I often ask myself what are the right words of strength and comfort? How can we create a better world? Where is there a glimmer of hope? What can I do? How can I find meaning in what I am experiencing?
It is in moments like this, that I pray for the right words. I want to find the right words to comfort those who have lost. I want to help those who are in pain. I want to create a place where people feel safe, where people are not worried on a regular basis that they have the potential to lose their life or the life of their loved ones. I want to find the right words to call out to God to help change what is happening.
According to Jewish tradition, on Rosh Hashana, the world is judged. Humans are looked at both as individuals and as a community. God sits looking at the record book of our actions, and it is on this day that the notes are written of what the upcoming year will look like. Who will die and who will live, who will fail and who will succeed, who will feel pain and who will feel comfort.

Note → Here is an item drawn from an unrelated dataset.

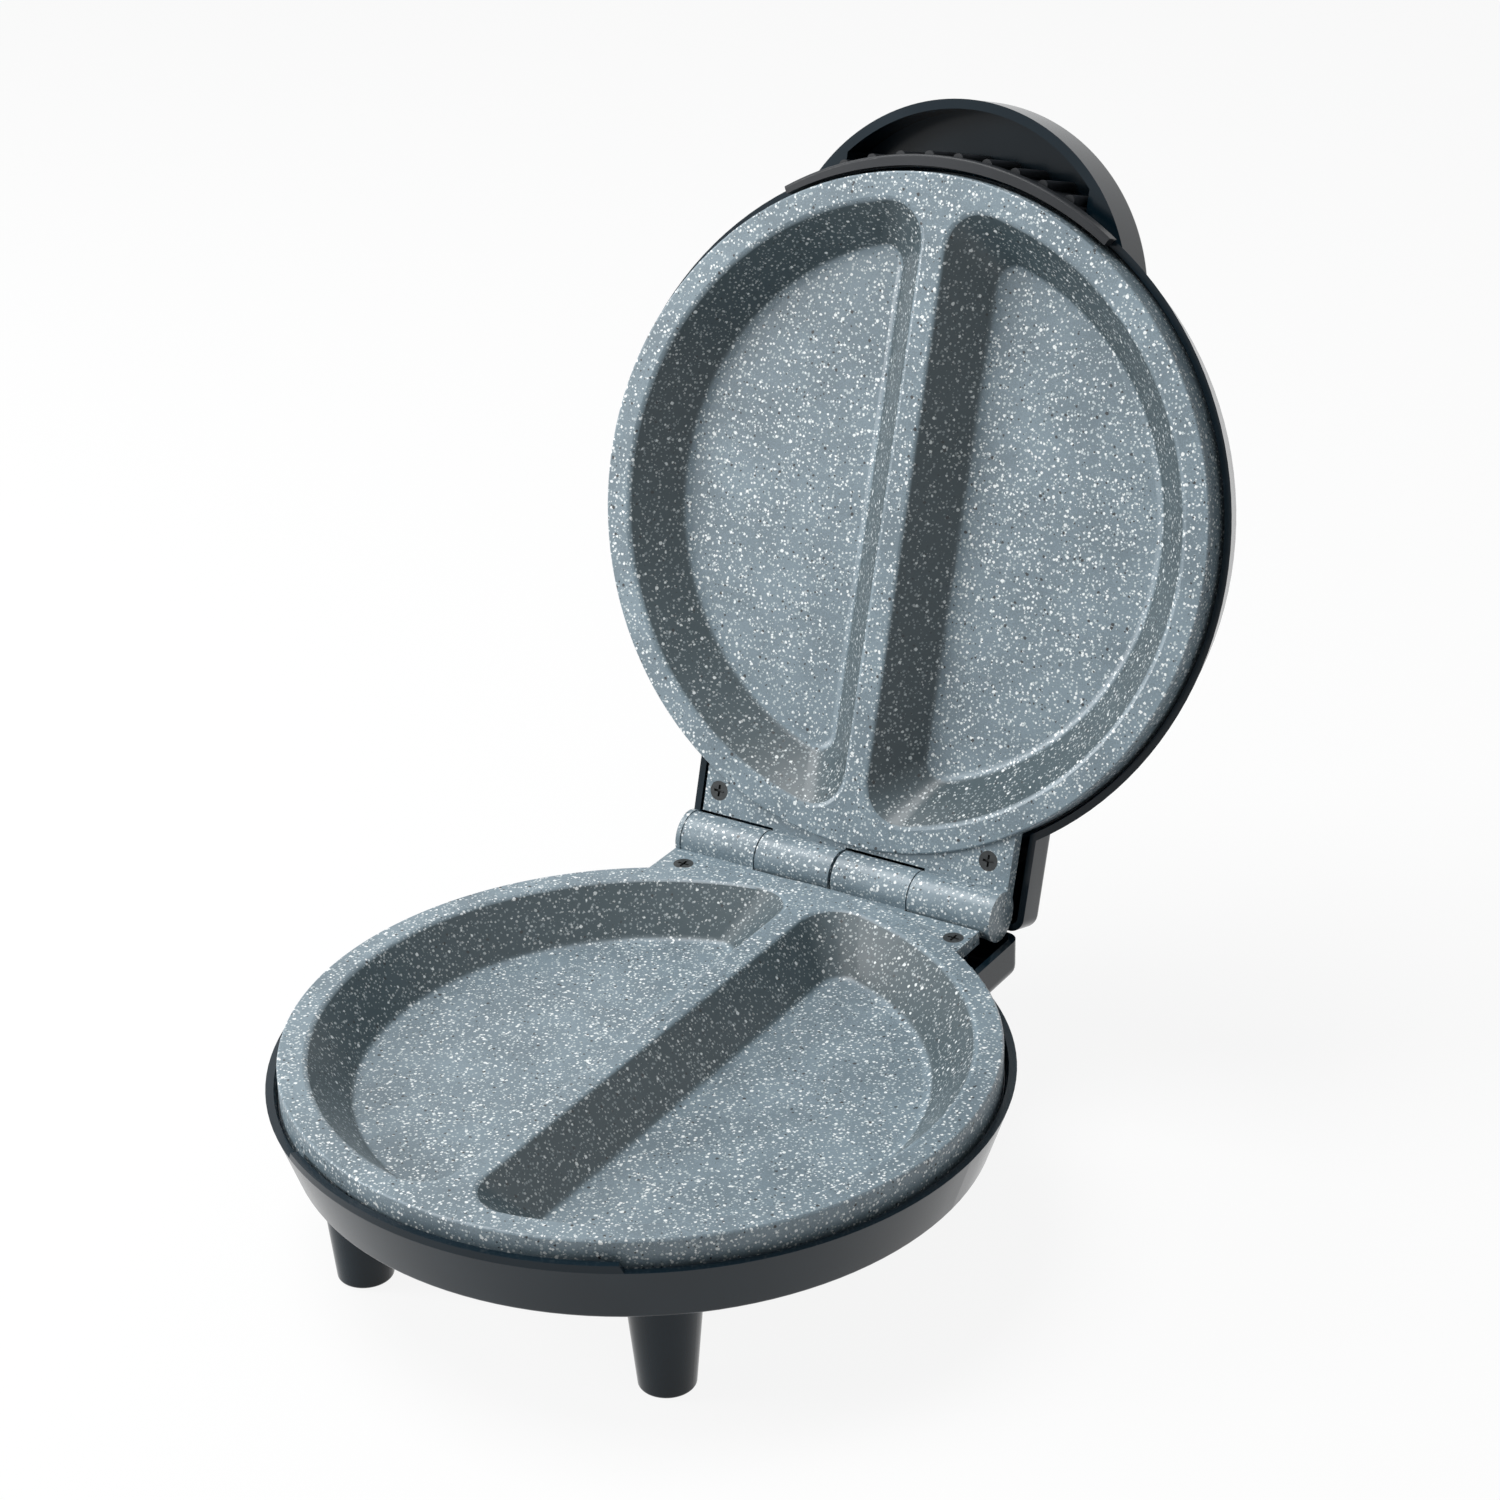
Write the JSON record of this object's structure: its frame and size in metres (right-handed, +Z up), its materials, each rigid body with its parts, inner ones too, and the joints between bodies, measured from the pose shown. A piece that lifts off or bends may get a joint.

It is also believed that the book is not sealed until Yom Kippur. That through prayer, repentance and tzedaka (charity) these decrees can be changed.
As we say the Musaf of Rosh Hashana, I pray that my lips should be opened so that I may find the right words to pray for a world that is safe, a world that is filled with love rather than hate, a world of creation, rather than one of destruction.
 A central prayer of the traditional Jewish liturgy
 Eastern Yiddish verb meaning ‘praying’
 The Jewish New Year
 In traditional Jewish liturgy, Musaf is the “additional service” recited on the sabbath and on festivals in commemoration of the additional sacrifices that were formerly offered in the Temple of Jerusalem
 The Day of Atonement
 Hebrew for ‘happy new year’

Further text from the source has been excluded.